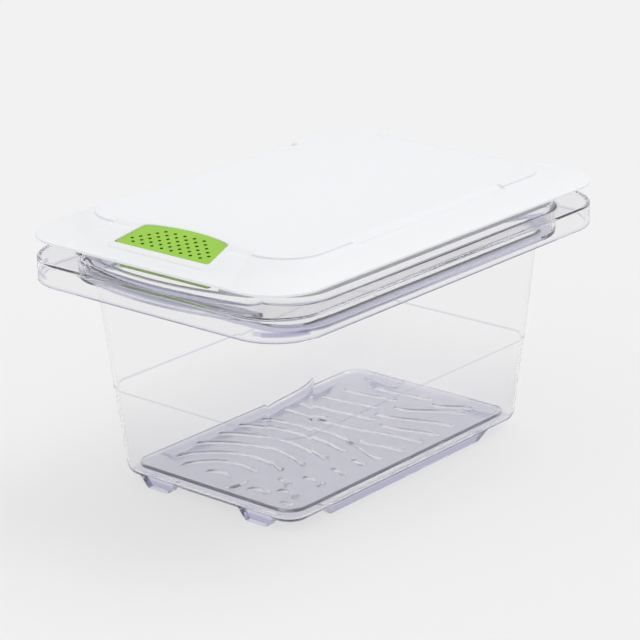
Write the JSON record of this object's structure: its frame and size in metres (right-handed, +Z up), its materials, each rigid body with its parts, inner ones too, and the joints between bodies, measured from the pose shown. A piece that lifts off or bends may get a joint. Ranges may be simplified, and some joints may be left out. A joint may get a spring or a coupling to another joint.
{
  "type": "vented potato storage bin",
  "caption": "Clear tapered storage tub with a ledge, a ridged drain tray, a domed lift-off lid and a perforated vent cartridge that pulls out of the lid.",
  "frame": {"origin": "centre of the footprint, on the surface that the bin stands on", "axes": "+Z up, +Y along the length towards the end without the vent, +X across the width"},
  "size_m": [0.222, 0.33, 0.1826],
  "materials": {
    "clear_tub": "clear moulded plastic with a faint lavender tint, polished",
    "clear_tray": "clear moulded plastic, polished",
    "white_lid": "slightly translucent white, satin",
    "green_vent": "lime green, satin",
    "filter_pad": "dark felt"
  },
  "bodies": {
    "bin": {"bin_tub": "clear_tub"},
    "tray": {"drain_tray": "clear_tray"},
    "lid": {"lid_shell": "white_lid"},
    "vent_cartridge": {"vent_cover": "green_vent", "vent_filter": "filter_pad", "vent_base": "green_vent"}
  },
  "joints": [
    {"name": "lid_lift", "type": "slide", "parent": "bin", "child": "lid", "axis": [0, 0, 1], "range_m": [0, 0.12]},
    {"name": "tray_lift", "type": "slide", "parent": "bin", "child": "tray", "axis": [0, 0, 1], "range_m": [0, 0.15]},
    {"name": "vent_lift", "type": "slide", "parent": "lid", "child": "vent_cartridge", "axis": [0, 0, 1], "range_m": [0, 0.03]}
  ]
}
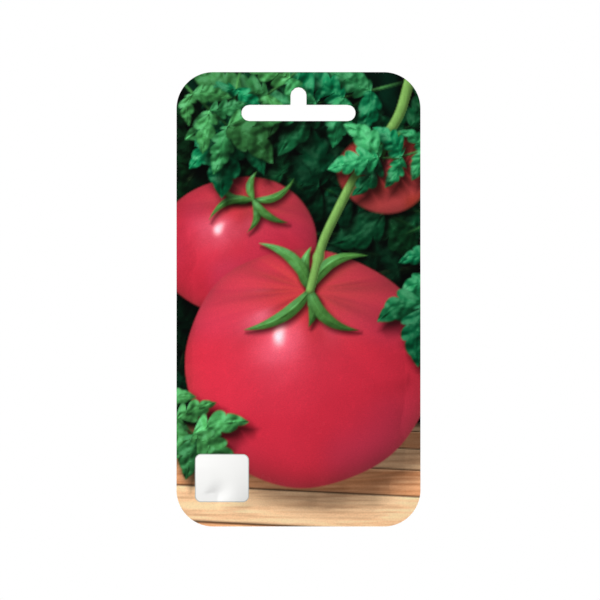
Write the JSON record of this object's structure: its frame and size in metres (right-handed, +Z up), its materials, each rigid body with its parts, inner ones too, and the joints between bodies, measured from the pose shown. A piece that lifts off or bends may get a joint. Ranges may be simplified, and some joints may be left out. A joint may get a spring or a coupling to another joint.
{
  "type": "seed packet",
  "caption": "Flat printed paper packet, sealed round a shallow pocket of loose seeds, with a T-shaped slot through its rounded head so that it hangs on a display hook.",
  "frame": {"origin": "where a display hook bears: the middle of the top of the slot's notch, halfway between the two sheets", "axes": "+Z up the packet as it hangs, along its height; +X across its width, to the right seen from the front; the printed front faces -Y and the back faces +Y"},
  "size_m": [0.08, 0.0042, 0.149],
  "materials": {
    "front_print": "glossy coated paper with a full-bleed colour print",
    "back_print": "satin coated paper with a pale print",
    "seed_coat": "dry tan seed coat, felted with fine hairs"
  },
  "bodies": {
    "root": {"front_sheet": "front_print", "back_sheet": "back_print", "seed_01": "seed_coat", "seed_02": "seed_coat", "seed_03": "seed_coat", "seed_04": "seed_coat", "seed_05": "seed_coat", "seed_06": "seed_coat", "seed_07": "seed_coat", "seed_08": "seed_coat", "seed_09": "seed_coat", "seed_10": "seed_coat", "seed_11": "seed_coat", "seed_12": "seed_coat", "seed_13": "seed_coat", "seed_14": "seed_coat", "seed_15": "seed_coat", "seed_16": "seed_coat", "seed_17": "seed_coat", "seed_18": "seed_coat", "seed_19": "seed_coat", "seed_20": "seed_coat"}
  },
  "joints": []
}
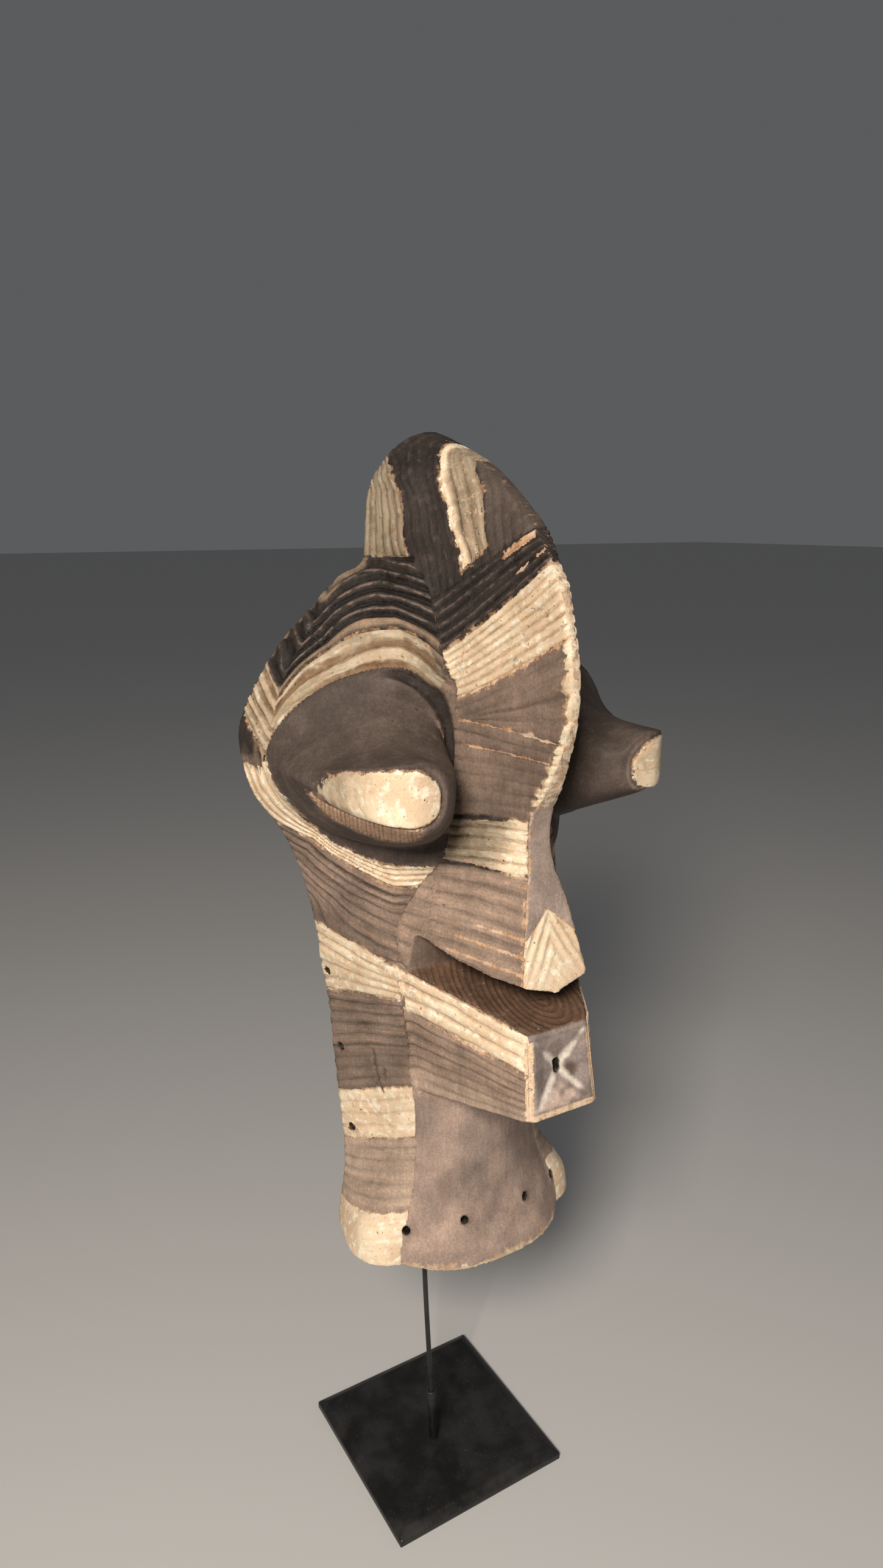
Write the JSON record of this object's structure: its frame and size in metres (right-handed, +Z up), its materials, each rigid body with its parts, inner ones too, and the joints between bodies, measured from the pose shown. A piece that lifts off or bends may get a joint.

^^^^^^^^

Short task: Would you reproduce the material above in full, exactly as given?

Solved exercise:
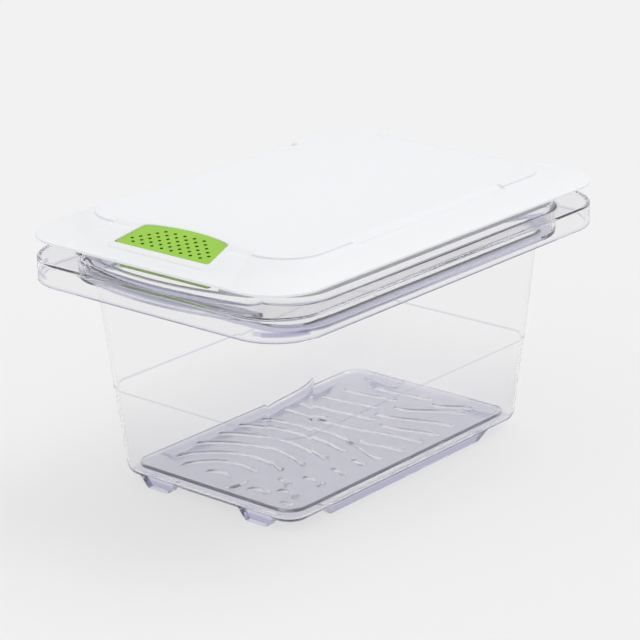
Write the JSON record of this object's structure: its frame and size in metres (right-handed, +Z up), its materials, each rigid body with its parts, inner ones too, and the joints between bodies, measured from the pose shown. A piece that lifts off or bends may get a joint. Ranges may be simplified, and some joints may be left out. A joint may get a spring or a coupling to another joint.
{
  "type": "vented potato storage bin",
  "caption": "Clear tapered storage tub with a ledge, a ridged drain tray, a domed lift-off lid and a perforated vent cartridge that pulls out of the lid.",
  "frame": {"origin": "centre of the footprint, on the surface that the bin stands on", "axes": "+Z up, +Y along the length towards the end without the vent, +X across the width"},
  "size_m": [0.222, 0.33, 0.1826],
  "materials": {
    "clear_tub": "clear moulded plastic with a faint lavender tint, polished",
    "clear_tray": "clear moulded plastic, polished",
    "white_lid": "slightly translucent white, satin",
    "green_vent": "lime green, satin",
    "filter_pad": "dark felt"
  },
  "bodies": {
    "bin": {"bin_tub": "clear_tub"},
    "tray": {"drain_tray": "clear_tray"},
    "lid": {"lid_shell": "white_lid"},
    "vent_cartridge": {"vent_cover": "green_vent", "vent_filter": "filter_pad", "vent_base": "green_vent"}
  },
  "joints": [
    {"name": "lid_lift", "type": "slide", "parent": "bin", "child": "lid", "axis": [0, 0, 1], "range_m": [0, 0.12]},
    {"name": "tray_lift", "type": "slide", "parent": "bin", "child": "tray", "axis": [0, 0, 1], "range_m": [0, 0.15]},
    {"name": "vent_lift", "type": "slide", "parent": "lid", "child": "vent_cartridge", "axis": [0, 0, 1], "range_m": [0, 0.03]}
  ]
}
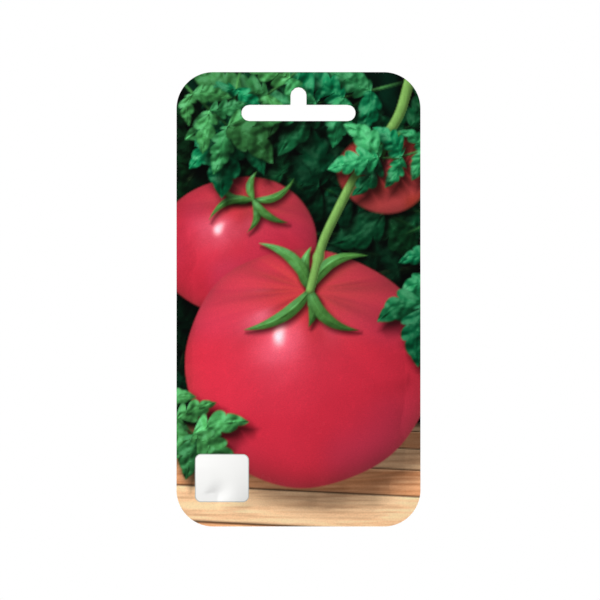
Write the JSON record of this object's structure: its frame and size in metres (right-handed, +Z up), its materials, each rigid body with its parts, inner ones too, and the joints between bodies, measured from the pose shown. A piece that lifts off or bends may get a joint. Ranges may be simplified, and some joints may be left out. A joint may get a spring or a coupling to another joint.
{
  "type": "seed packet",
  "caption": "Flat printed paper packet, sealed round a shallow pocket of loose seeds, with a T-shaped slot through its rounded head so that it hangs on a display hook.",
  "frame": {"origin": "where a display hook bears: the middle of the top of the slot's notch, halfway between the two sheets", "axes": "+Z up the packet as it hangs, along its height; +X across its width, to the right seen from the front; the printed front faces -Y and the back faces +Y"},
  "size_m": [0.08, 0.0042, 0.149],
  "materials": {
    "front_print": "glossy coated paper with a full-bleed colour print",
    "back_print": "satin coated paper with a pale print",
    "seed_coat": "dry tan seed coat, felted with fine hairs"
  },
  "bodies": {
    "root": {"front_sheet": "front_print", "back_sheet": "back_print", "seed_01": "seed_coat", "seed_02": "seed_coat", "seed_03": "seed_coat", "seed_04": "seed_coat", "seed_05": "seed_coat", "seed_06": "seed_coat", "seed_07": "seed_coat", "seed_08": "seed_coat", "seed_09": "seed_coat", "seed_10": "seed_coat", "seed_11": "seed_coat", "seed_12": "seed_coat", "seed_13": "seed_coat", "seed_14": "seed_coat", "seed_15": "seed_coat", "seed_16": "seed_coat", "seed_17": "seed_coat", "seed_18": "seed_coat", "seed_19": "seed_coat", "seed_20": "seed_coat"}
  },
  "joints": []
}
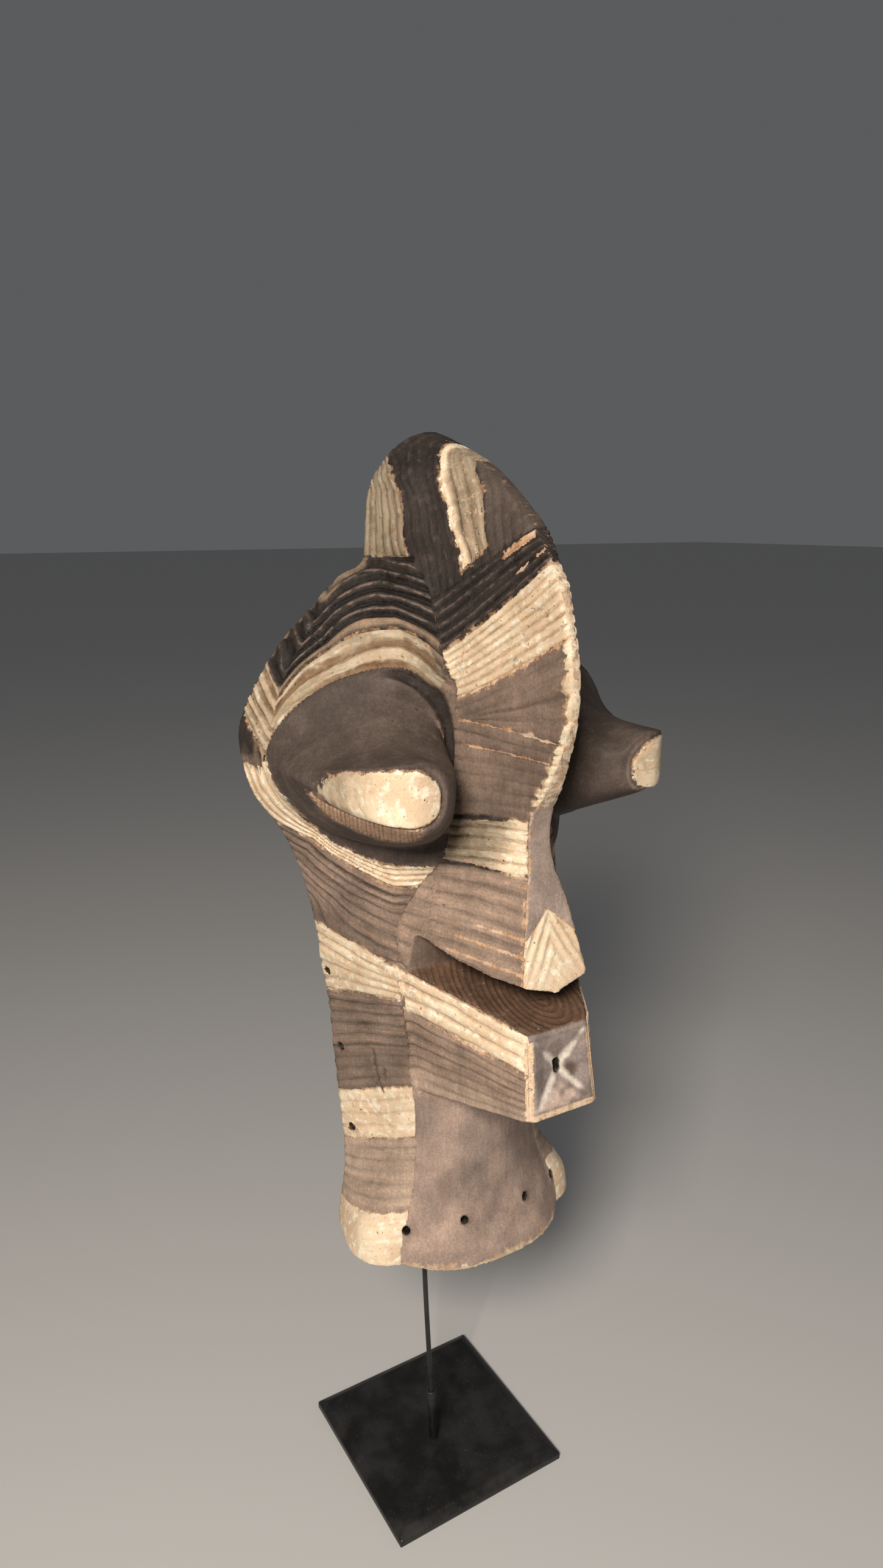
Write the JSON record of this object's structure: its frame and size in metres (right-handed, +Z up), its materials, each rigid body with its parts, inner ones too, and the joints between bodies, measured from the pose shown. A piece that lifts off or bends may get a joint.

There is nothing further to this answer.